Seven months after Puckett resigned, an audit found significant deficiencies in the city’s internal controls over financial reporting,
the Flint Journal reported.
Meanwhile, some 17 years on, Citizens for Government Accountability leadership believes Puckett’s actions can be linked to the water crisis in Flint that began in 2014 after that city changed its primary water source to the Flint River, a move that resulted in lead contamination and thrust the public health danger there into the national spotlight.

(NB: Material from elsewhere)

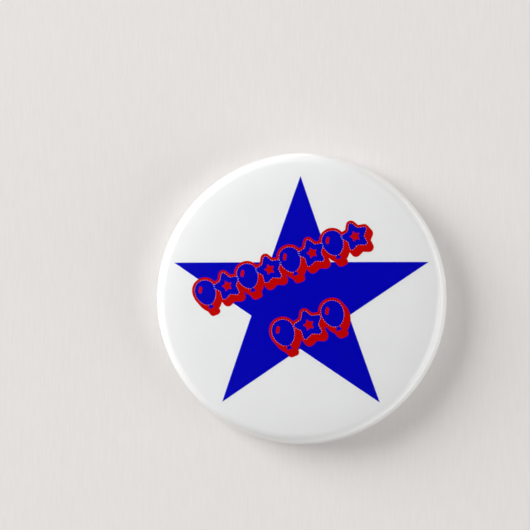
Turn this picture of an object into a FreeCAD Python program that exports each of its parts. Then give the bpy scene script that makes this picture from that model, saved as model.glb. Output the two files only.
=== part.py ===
import FreeCAD, Part
import math
import os

# A 57 mm (2 1/4 inch) button badge, standing upright as it is worn.
# The printed face looks towards -Y, the back and its pin towards +Y, +Z is up.
# The origin is on the badge's own axis, in the plane that the rim of the back rests on.
# Sections are drawn in X (radius) and Y (depth) and turned round the Y axis. Millimetres.

# Skin: clear film over printed paper over tinplate, from the outside in.
badge_radius = 28.575
badge_depth = 8.0
film_thickness = 0.08
paper_thickness = 0.14
shell_thickness = 0.26
dome_radius = 230.0
haunch_start = 21.5        # where the nearly flat face starts to fall away
haunch_radius = 40.0
shoulder_radius = 2.4
wall_flare = 12.0          # degrees: the side wall opens towards the back
curl_radius = 1.3          # the edge that is turned in at the back
curl_end_angle = 75.5      # degrees past the widest point

# Back plate: a stamped dish of tinplate with a rolled rim.
plate_thickness = 0.3
edge_radius = 27.98        # the edge, which the skin's curl holds
edge_depth = 1.85
bead_outer = 27.41
bead_inner = 26.07
bead_bend = 0.55
ledge_depth = 0.66
slope_radius = 24.7
recess_depth = 3.6
floor_radius = 21.5

# Spring wire: one wire, whose free arm is the pin and whose other end is the catch.
wire_radius = 0.43
pin_height = 7.0           # the pin lies this far above the middle
pin_depth = 2.9            # and this far in from the rim plane
hinge_x = -13.5
tip_x = 15.2
point_length = 3.2
point_radius = 0.06
elbow_radius = 0.7
swing_tilt = 28.0          # degrees between the plane that the pin swings in and the plate
catch_x = 13.1
catch_half_width = 2.0
catch_gap = 0.07           # between the pin and the catch that it lies under
catch_root = 0.98          # the catch's legs come out this far above the pin
catch_hip = (-1.85, 2.2)   # where a leg turns in: across, and along from the pin
catch_lobe = (-0.8, 3.65)  # the lowest corner on each side of the notch
catch_notch = 3.05         # how far along the notch in the middle of the loop is
run_depth = 5.0            # the hidden run of the wire behind the plate
hinge_split_depth = 4.15   # where the turning arm ends and the fixed wire starts
hinge_clearance = 0.07

# Pocket stamped in the plate round the catch, and the slot that its legs pass through.
pocket_depth = 0.5
pocket_radius = 2.5
pocket_wall = 0.5
pocket_height = 6.25
pocket_ends = (12.6, 15.0)
slot_radius = 0.52

tilt = math.radians(swing_tilt)
hinge_axis = FreeCAD.Vector(0, math.cos(tilt), math.sin(tilt))
swing_way = FreeCAD.Vector(0, math.sin(tilt), -math.cos(tilt))
hinge_point = FreeCAD.Vector(hinge_x, -pin_depth, pin_height)


def flat(r, y):
    """A point of a section: r from the badge's axis, y along it."""
    return FreeCAD.Vector(r, y, 0)


def around(centre, radius, angle):
    """The point of a section's circle at an angle in radians, 0 outwards and +90 to the back."""
    return flat(centre.x + radius * math.cos(angle), centre.y + radius * math.sin(angle))


def arc(centre, radius, start, end):
    points = [around(centre, radius, a) for a in (start, (start + end) / 2, end)]
    return Part.Arc(*points).toShape()


def line(a, b):
    return Part.LineSegment(a, b).toShape()


def turned(edges):
    """The solid that a closed section makes when it is turned round the badge's axis."""
    section = Part.Face(Part.Wire(Part.__sortEdges__(edges)))
    return section.revolve(FreeCAD.Vector(0, 0, 0), FreeCAD.Vector(0, 1, 0), 360)


def skin_line(depth):
    """The skin's outline at a depth under its surface: edges, with its first and last points."""
    flare = math.radians(wall_flare)
    curl_centre = flat(badge_radius - curl_radius, -curl_radius)
    dome_centre = flat(0, dome_radius - badge_depth)
    dome_end = -math.acos(haunch_start / dome_radius)
    haunch_centre = around(dome_centre, dome_radius - haunch_radius, dome_end)
    # The shoulder's centre lies on a line inside the wall, and inside the haunch by its radius.
    inside = curl_radius - shoulder_radius
    wall_foot = flat(curl_centre.x + inside * math.cos(flare), curl_centre.y - inside * math.sin(flare))
    along = flat(-math.sin(flare), -math.cos(flare))
    reach = haunch_radius - shoulder_radius
    apart = wall_foot - haunch_centre
    half_b = apart.dot(along)
    wall_length = -half_b + math.sqrt(half_b ** 2 - apart.dot(apart) + reach ** 2)
    shoulder_centre = wall_foot + along * wall_length
    haunch_end = math.asin((shoulder_centre.x - haunch_centre.x) / reach) - math.pi / 2
    end = math.radians(curl_end_angle)
    edges = [
        arc(dome_centre, dome_radius - depth, -math.pi / 2, dome_end),
        arc(haunch_centre, haunch_radius - depth, dome_end, haunch_end),
        arc(shoulder_centre, shoulder_radius - depth, haunch_end, -flare),
        line(around(shoulder_centre, shoulder_radius - depth, -flare),
             around(curl_centre, curl_radius - depth, -flare)),
        arc(curl_centre, curl_radius - depth, -flare, end),
    ]
    return edges, flat(0, depth - badge_depth), around(curl_centre, curl_radius - depth, end)


def skin_layer(top, thickness):
    outer, outer_middle, outer_end = skin_line(top)
    inner, inner_middle, inner_end = skin_line(top + thickness)
    return turned(outer + inner + [line(outer_middle, inner_middle), line(outer_end, inner_end)])


def rounded(points, radii):
    """Straight runs through the points, with a tangent arc at each corner between the ends."""
    edges = []
    start = points[0]
    for before, corner, after, radius in zip(points, points[1:], points[2:], radii):
        back = (before - corner).normalize()
        on = (after - corner).normalize()
        turn = math.pi - back.getAngle(on)
        reach = radius * math.tan(turn / 2)
        middle = (back + on).normalize()
        crown = corner + middle * (radius / math.cos(turn / 2) - radius)
        edges.append(line(start, corner + back * reach))
        edges.append(Part.Arc(corner + back * reach, crown, corner + on * reach).toShape())
        start = corner + on * reach
    edges.append(line(start, points[-1]))
    return edges


def rod(points, radii, radius):
    """Round wire along straight runs joined by arcs: a cylinder per run, a part of a ring per arc."""
    pieces = []
    for edge in rounded(points, radii):
        way = edge.tangentAt(edge.FirstParameter)
        start = edge.valueAt(edge.FirstParameter)
        disc = Part.Face(Part.Wire(Part.makeCircle(radius, start, way)))
        if isinstance(edge.Curve, Part.Circle):
            turn = math.degrees(edge.Length / edge.Curve.Radius)
            side = way.cross(edge.Curve.Center - start).normalize()
            pieces.append(disc.revolve(edge.Curve.Center, side, turn))
        else:
            pieces.append(disc.extrude(way * edge.Length))
    return pieces[0].fuse(pieces[1:]).removeSplitter()


def plate_dish():
    """The dish and its rim: the face seen from behind, thickened towards the front of the badge."""
    # Each corner is its radius, its depth and the radius of its bend.
    corners = [
        (edge_radius, -edge_depth, None),
        (bead_outer, -0.92, 0.35),
        (bead_outer, 0, bead_bend),
        (bead_inner, 0, bead_bend),
        (bead_inner - 0.09, -ledge_depth - 0.32, 0.2),
        (bead_inner - 0.41, -ledge_depth, 0.25),
        (slope_radius + 0.3, -ledge_depth, 0.35),
        (slope_radius, -ledge_depth - 0.29, 0.35),
        (floor_radius, -recess_depth, 0.9),
        (0, -recess_depth, None),
    ]
    points = [flat(r, y) for r, y, bend in corners]
    bends = [bend for r, y, bend in corners[1:-1]]
    seen = Part.Wire(rounded(points, bends))
    section = seen.makeOffset2D(-plate_thickness, 0, True, True)
    return section.revolve(FreeCAD.Vector(0, 0, 0), FreeCAD.Vector(0, 1, 0), 360)


def oval(radius, y, height, ends):
    """A flat outline of two half circles, at a depth y, as wide as its radius says."""
    low, high = ends
    corners = [FreeCAD.Vector(x, y, height + side * radius)
               for x, side in ((low, -1), (high, -1), (high, 1), (low, 1))]
    right = Part.Arc(corners[1], FreeCAD.Vector(high + radius, y, height), corners[2])
    left = Part.Arc(corners[3], FreeCAD.Vector(low - radius, y, height), corners[0])
    edges = [line(corners[0], corners[1]), right.toShape(), line(corners[2], corners[3]), left.toShape()]
    return Part.Wire(edges)


def back_plate():
    dish = plate_dish()
    # The stamped pocket: a boss on the hidden side and a hollow of the same shape on the seen side.
    boss = Part.makeLoft([
        oval(pocket_radius + 0.2, -recess_depth - plate_thickness + 0.05, pocket_height, pocket_ends),
        oval(pocket_radius - pocket_wall + 0.2, -recess_depth - plate_thickness - pocket_depth,
             pocket_height, pocket_ends)], True, True)
    hollow = Part.makeLoft([
        oval(pocket_radius, -recess_depth, pocket_height, pocket_ends),
        oval(pocket_radius - pocket_wall, -recess_depth - pocket_depth, pocket_height, pocket_ends)],
        True, True)
    slot_ends = (catch_x - catch_half_width, catch_x + catch_half_width)
    slot = Part.Face(oval(slot_radius, -recess_depth - 2, pin_height + catch_root, slot_ends))
    slot = slot.extrude(FreeCAD.Vector(0, 3, 0))
    hole = Part.makeCylinder(wire_radius + hinge_clearance, 4, hinge_point - hinge_axis * 3, hinge_axis)
    plate = dish.fuse(boss).cut([hollow, slot, hole])
    return plate.removeSplitter()


def pin_arm():
    """The free arm: its leg turns in the plate's hole, its point lies under the catch."""
    leg_length = (hinge_split_depth - pin_depth) / math.cos(tilt)
    shank_end = FreeCAD.Vector(tip_x - point_length, -pin_depth, pin_height)
    wire = rod([hinge_point - hinge_axis * leg_length, hinge_point, shank_end], [elbow_radius], wire_radius)
    point = Part.makeCone(wire_radius, point_radius, point_length, shank_end, FreeCAD.Vector(1, 0, 0))
    return wire.fuse(point).removeSplitter()


def catch_point(across, along):
    """A point of the catch, which lies in a plane parallel to the one that the pin swings in."""
    lift = 2 * wire_radius + catch_gap
    under = FreeCAD.Vector(catch_x + across, -pin_depth, pin_height)
    return under + hinge_axis * lift + swing_way * along


def spring_wire():
    """The fixed wire: from the hinge, behind the plate, out through the slot, round the catch and back."""
    lift = 2 * wire_radius + catch_gap
    knee = (lift * math.sin(tilt) - catch_root) / math.cos(tilt)
    root_height = pin_height + catch_root
    half = [(-catch_half_width, knee), catch_hip, catch_lobe]
    loop = [catch_point(across, along) for across, along in half]
    loop.append(catch_point(0, catch_notch))
    loop += [catch_point(-across, along) for across, along in reversed(half)]
    first = catch_x - catch_half_width
    last = catch_x + catch_half_width
    down = (run_depth - pin_depth) / math.cos(tilt)
    split = (hinge_split_depth - pin_depth) / math.cos(tilt)
    bottom = hinge_point - hinge_axis * down
    route = [
        hinge_point - hinge_axis * split,
        bottom,
        FreeCAD.Vector(first - 2.4, -run_depth, bottom.z),
        FreeCAD.Vector(first, -run_depth, root_height),
        *loop,
        FreeCAD.Vector(last, -run_depth, root_height),
        FreeCAD.Vector(last + 1.9, -run_depth, root_height),
    ]
    bends = [0.8, 1.6, 0.6, 0.6, 1.2, 0.6, 0.5, 0.6, 1.2, 0.6, 0.6]
    return rod(route, bends, wire_radius)


os.makedirs("parts", exist_ok=True)
nodes = {
    "clear_film": skin_layer(0, film_thickness),
    "printed_disc": skin_layer(film_thickness, paper_thickness),
    "front_shell": skin_layer(film_thickness + paper_thickness, shell_thickness),
    "back_plate": back_plate(),
    "spring_wire": spring_wire(),
    "pin_arm": pin_arm(),
}
for name, shape in nodes.items():
    solid = shape.Solids[0]
    solid.exportStep("parts/" + name + ".step")
    print(name, "solids", len(shape.Solids), "valid", solid.isValid(), "mm3", round(solid.Volume, 2))
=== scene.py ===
import bpy
import math
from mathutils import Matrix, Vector, geometry, noise


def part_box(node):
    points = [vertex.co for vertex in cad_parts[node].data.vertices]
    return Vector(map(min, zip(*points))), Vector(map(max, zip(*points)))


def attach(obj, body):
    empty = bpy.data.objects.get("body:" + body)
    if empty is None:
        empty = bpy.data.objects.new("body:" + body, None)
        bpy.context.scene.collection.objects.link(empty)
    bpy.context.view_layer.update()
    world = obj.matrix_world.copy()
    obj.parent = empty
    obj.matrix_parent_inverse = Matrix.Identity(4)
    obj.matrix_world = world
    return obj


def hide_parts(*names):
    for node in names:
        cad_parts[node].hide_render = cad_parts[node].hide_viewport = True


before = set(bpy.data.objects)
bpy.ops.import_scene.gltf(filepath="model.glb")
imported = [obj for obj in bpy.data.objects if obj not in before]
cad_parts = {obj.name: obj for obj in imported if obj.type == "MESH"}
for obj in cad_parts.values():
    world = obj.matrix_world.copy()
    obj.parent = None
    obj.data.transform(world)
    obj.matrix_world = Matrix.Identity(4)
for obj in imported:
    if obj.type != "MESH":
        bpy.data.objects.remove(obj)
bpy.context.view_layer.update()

# Sizes in metres, from the frame where it holds them, and otherwise the ones the CAD is built from.
# The badge's axis is Y, and its face looks to -Y.
MM = 0.001
film_low, film_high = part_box("clear_film")
RADIUS = (film_high.x - film_low.x) / 2
DEPTH = -film_low.y
DOME_RADIUS = 230 * MM
HAUNCH_START = 21.5 * MM
HAUNCH_RADIUS = 40 * MM
SHOULDER_RADIUS = 2.4 * MM
WALL_FLARE = math.radians(12)
CURL_RADIUS = 1.3 * MM
CURL_END = math.radians(75.5)
PLATE_FLOOR_RADIUS = 21.5 * MM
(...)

Puckett’s previous employer, Flint Mayor Woodrow Stanley, was recalled two years after Puckett’s resignation, largely because of the financial mess his administration had left the City in,
CGA leadership said in a statement. The same year as Stanley’s recall, the Michigan State Government appointed an Emergency Manager for Flint, which ultimately led to a switch to the Flint River as a water source, lead-filled pipes, and ultimately the #FlintWaterCrisis.
The statement added, It was actually under Puckett’s tenure as Finance Director that Flint water bills from its city-owned water utility soared, with some residents experiencing a ten-fold increase.
Robinson, however, praised Puckett’s work, which includes helping to continue the town’s 13-year streak of receiving the Distinguished Budget Presentation Award from the Government Finance Officers Association.
Under Mr. Puckett’s leadership, our financial stewardship has earned us accolades from national and international government accounting firms,
Robinson said. … We have exceeded the standards set by the California Society of Municipal Finance Officers, earning the Operating Budget Excellence Award for the first time in 2015, and again this year.
CGA demanded answers in light of the report on Puckett, who has been in charge of Apple Valley’s finances since 2010. Diana Carloni, a former Hesperia mayor and member of CGA’s leadership committee, said Puckett’s behavior in Flint shows a frightening pattern that is evident today in how he handles Apple Valley residents’ tax dollars.
He demonstrates an utter lack of transparency,
Carloni said, and crafts budgets that we have routinely called a ‘shell game’ for the way they obscure spending.